» **What you have to do**:
In the entries, find all lines that hold the word "mesh" and copy them.

» **Data for this task**:
#####
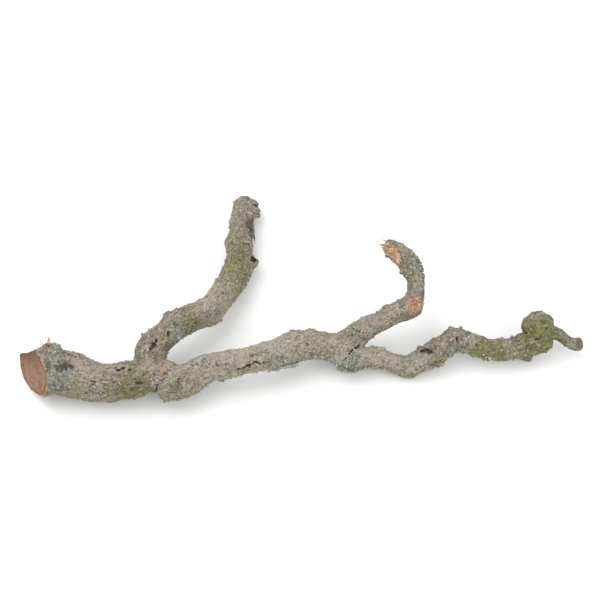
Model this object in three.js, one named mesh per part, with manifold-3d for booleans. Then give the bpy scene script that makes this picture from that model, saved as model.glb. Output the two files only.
#####
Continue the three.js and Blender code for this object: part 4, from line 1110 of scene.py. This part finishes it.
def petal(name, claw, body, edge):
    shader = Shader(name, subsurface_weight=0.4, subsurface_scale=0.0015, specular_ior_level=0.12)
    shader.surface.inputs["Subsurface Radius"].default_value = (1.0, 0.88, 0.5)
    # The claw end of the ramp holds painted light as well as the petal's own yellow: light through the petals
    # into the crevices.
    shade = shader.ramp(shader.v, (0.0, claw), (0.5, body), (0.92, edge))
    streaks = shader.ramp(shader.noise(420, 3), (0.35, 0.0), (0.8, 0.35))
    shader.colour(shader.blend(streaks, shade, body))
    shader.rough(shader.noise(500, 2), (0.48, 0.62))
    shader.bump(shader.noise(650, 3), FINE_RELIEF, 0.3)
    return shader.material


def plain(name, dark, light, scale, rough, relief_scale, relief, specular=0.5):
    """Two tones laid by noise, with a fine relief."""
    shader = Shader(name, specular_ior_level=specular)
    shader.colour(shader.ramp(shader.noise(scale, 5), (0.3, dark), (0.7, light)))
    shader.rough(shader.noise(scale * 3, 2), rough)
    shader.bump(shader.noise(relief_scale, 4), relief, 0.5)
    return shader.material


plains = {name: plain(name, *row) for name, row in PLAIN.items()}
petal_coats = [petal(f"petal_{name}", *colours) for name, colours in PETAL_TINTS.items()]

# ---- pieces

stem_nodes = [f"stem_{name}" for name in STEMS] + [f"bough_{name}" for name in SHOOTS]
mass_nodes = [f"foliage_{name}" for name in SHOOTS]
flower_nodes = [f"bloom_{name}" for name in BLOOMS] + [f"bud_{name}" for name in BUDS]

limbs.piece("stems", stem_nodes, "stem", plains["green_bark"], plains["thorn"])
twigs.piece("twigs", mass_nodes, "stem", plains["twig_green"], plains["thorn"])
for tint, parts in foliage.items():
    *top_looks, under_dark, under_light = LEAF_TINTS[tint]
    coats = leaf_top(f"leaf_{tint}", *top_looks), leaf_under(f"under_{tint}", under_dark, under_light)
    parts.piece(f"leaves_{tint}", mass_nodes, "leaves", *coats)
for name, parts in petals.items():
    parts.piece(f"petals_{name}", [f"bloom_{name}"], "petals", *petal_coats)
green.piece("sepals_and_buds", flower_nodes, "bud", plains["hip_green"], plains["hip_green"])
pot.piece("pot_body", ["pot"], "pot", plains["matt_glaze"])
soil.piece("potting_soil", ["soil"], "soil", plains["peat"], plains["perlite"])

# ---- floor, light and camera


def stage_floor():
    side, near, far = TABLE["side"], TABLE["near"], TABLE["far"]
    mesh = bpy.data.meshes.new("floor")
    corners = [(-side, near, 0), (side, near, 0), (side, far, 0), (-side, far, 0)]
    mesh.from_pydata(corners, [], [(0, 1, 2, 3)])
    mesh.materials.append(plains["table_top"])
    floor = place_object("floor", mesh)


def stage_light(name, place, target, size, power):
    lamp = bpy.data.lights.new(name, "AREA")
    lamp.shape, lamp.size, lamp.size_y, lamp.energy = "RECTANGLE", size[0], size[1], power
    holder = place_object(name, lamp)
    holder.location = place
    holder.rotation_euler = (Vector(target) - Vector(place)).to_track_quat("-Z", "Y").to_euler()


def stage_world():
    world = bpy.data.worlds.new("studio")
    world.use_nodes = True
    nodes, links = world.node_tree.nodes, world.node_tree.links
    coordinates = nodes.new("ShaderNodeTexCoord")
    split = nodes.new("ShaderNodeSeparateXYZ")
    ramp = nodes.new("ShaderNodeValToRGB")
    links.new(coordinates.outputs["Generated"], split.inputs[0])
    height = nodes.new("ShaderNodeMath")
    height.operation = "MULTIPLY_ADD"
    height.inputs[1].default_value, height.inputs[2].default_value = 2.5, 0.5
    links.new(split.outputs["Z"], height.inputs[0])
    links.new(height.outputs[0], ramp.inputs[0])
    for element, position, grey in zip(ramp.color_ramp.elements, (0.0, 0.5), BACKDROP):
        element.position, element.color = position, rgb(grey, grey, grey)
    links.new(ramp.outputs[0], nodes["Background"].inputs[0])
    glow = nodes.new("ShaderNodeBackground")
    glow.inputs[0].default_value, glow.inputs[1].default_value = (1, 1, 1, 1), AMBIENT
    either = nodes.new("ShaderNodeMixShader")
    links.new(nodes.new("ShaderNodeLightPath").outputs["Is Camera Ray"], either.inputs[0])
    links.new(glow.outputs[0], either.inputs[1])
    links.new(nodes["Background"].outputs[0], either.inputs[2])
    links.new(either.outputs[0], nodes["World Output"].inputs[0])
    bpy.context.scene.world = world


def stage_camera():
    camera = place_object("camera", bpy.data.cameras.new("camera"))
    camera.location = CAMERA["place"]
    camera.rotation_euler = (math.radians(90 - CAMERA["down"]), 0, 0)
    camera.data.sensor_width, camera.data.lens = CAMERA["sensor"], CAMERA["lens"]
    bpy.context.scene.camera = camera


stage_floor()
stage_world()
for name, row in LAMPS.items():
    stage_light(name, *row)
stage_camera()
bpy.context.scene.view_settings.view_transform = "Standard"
#####
» **Task solution**:
Model this object in three.js, one named mesh per part, with manifold-3d for booleans. Then give the bpy scene script that makes this picture from that model, saved as model.glb. Output the two files only.
    mesh = bpy.data.meshes.new("floor")
    mesh.from_pydata(corners, [], [(0, 1, 2, 3)])
    mesh.materials.append(plains["table_top"])
    floor = place_object("floor", mesh)